Interesting article on this topic: http://www.michiganbees.org/2012/musing-about-organic-bees-wax/


----------



## reinbeau (Dec 14, 2016)

Beeswax is a sponge.  As others have pointed out, there's really no such thing as 'organic' when it comes to honeybees, honey, wax, etc.  It's being misused.  Best you can do is source your wax from a beekeeper who manages their hives with minimal chemical use.  DeeAnna has given you great advice.


----------



## justin1287 (Dec 15, 2016)

Thanks for all the responses!

It took me some time, but I was able to track down my old supplier.

I think this wax is really nice...just in case anyone else is also looking:

http://www.ebay.com/itm/330487375111

I figured I would pass this forward.

Thanks again and Happy Holidays!


----------



## Soapmaker145 (Dec 15, 2016)

I second Glorybee.  Their bee related products are very nice.  Their honey is lovely.  You can actually taste a difference in the flavor of the various honeys.  Just in case somebody is looking for honey too.

JEdwards is another supplier with good prices if you are buying larger amounts.
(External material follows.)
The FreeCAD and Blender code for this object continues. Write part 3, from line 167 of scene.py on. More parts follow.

They have organic beeswax.


----------



## HowieRoll (Dec 15, 2016)

I'm glad you found what you were looking for, justin1287! 
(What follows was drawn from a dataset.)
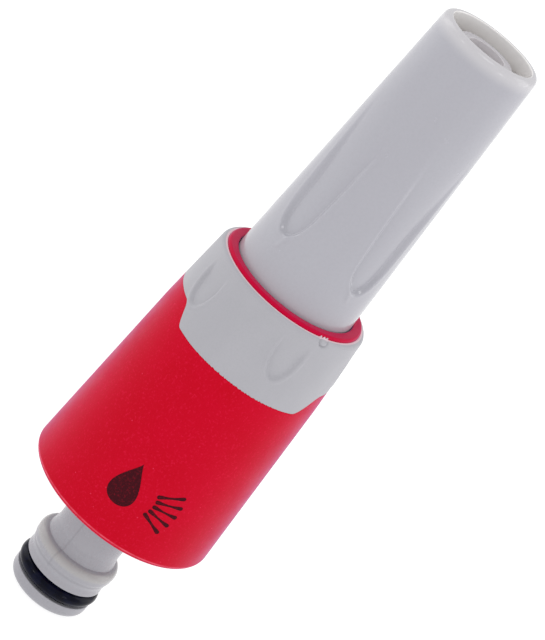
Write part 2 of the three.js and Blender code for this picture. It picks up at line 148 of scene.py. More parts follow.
# Printed mark: a drop and a fan of strokes, placed by (distance around the grip, height)
DROP_PLACE, DROP_SIZE, DROP_POINTS = (-0.4, 35.6), 3.9, 72
FAN_OFFSET, FAN_RADIUS, FAN_LEANS = (1.4, -0.8), 6.8, (26, 13, 0, -13, -26)
STROKE_LENGTH, STROKE_WIDTH, STROKE_END_POINTS = 5.0, 0.75, 12
INK_LIFT, INK_SINK, INK_RINGS = 0.035, -0.05, 8

# Longest step along a straight that doesn't show
HIDDEN_STEP = 2.0

# ---------- numbers on a surface ----------


def smoothstep(x, low, high):
    """0 up to low, 1 from high on, and a smooth rise between."""
    t = np.clip((x - low) / (high - low), 0, 1)
    return t * t * (3 - 2 * t)


def from_nearest(angle, centre, count):
    """Signed angle to the nearest of evenly spaced centres."""
    turn = (angle - centre) * count / 360
    return (turn - np.round(turn)) * 360 / count


def inside_distance(across, height, half_width, bottom, top):
    """Signed distance from an upright outline open at its top, positive inside, in millimetres.

    across is the distance from the outline's middle line; half_width(height) is the outline's own.
    """
    levels = bottom + (top - bottom) * np.linspace(0, 1, 150) ** 2
    gap = np.full(across.shape, np.inf)
    for level, edge in zip(levels, half_width(levels)):
        gap = np.minimum(gap, np.hypot(np.abs(across) - edge, height - level))
    inside = (height > bottom) & (np.abs(across) < half_width(np.maximum(height, bottom)))
    return np.where(inside, gap, -gap)


def line_at(distance, width):
    """A soft line along zero distance, 1 at its middle."""
    return np.exp(-((distance / width) ** 2))


def waves(angle, seed, orders, falloff=1.0):
    """A repeatable wavy line around the axis, made of a few sine waves, about -1 to 1."""
    rng = np.random.default_rng(seed)
    total = np.zeros_like(angle, dtype=float)
    for order in orders:
        total = total + np.sin(np.radians(angle) * order + rng.uniform(0, TAU)) / order**falloff
    return total / sum(1 / order**falloff for order in orders)


def grip_radius(height):
    """Outer radius of the grip: the smaller of its two tapers."""
    slope_low = (GRIP_BEND[1] - GRIP_FOOT[1]) / (GRIP_BEND[0] - GRIP_FOOT[0])
    slope_high = (GRIP_END[1] - GRIP_BEND[1]) / (GRIP_END[0] - GRIP_BEND[0])
    low = GRIP_BEND[1] + (height - GRIP_BEND[0]) * slope_low
    high = GRIP_BEND[1] + (height - GRIP_BEND[0]) * slope_high
    return np.minimum(low, high)


def seat_radius(height):
    """Outer radius of the red shell under the collar."""
    return np.maximum(grip_radius(height) - COLLAR_INSET, GRIP_RIM)


def barrel_radius(height):
    """Outer radius of the barrel: straight inside the grip, then tapered to the mouth."""
    share = np.clip((height - BARREL_STRAIGHT_TOP) / (MOUTH_HEIGHT - BARREL_STRAIGHT_TOP), 0, 1)
    return BARREL_RADIUS + share * (MOUTH_RADIUS - BARREL_RADIUS)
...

And thanks to everyone else who responded on the organic situation, it is all very interesting, indeed.


----------



## justin1287 (Dec 15, 2016)

Awesome. I will have to check our Glorybee in the future!

I'm actually sitting on about 30 lbs of wax from jedwards. The smell didn't do it for me though. It isn't bad, I just like getting a little honey smell in my salves.

Thanks again for all the response and Happy Holidays.


----------



## reinbeau (Dec 15, 2016)

I will continue to say there is no organic beeswax available. If you want nice wax for cosmetic use go find a local beekeeper and see if they'll part with their cappings wax. That's probably the cleanest wax you can get. Mine smells of the hive,  sweet and lovely


----------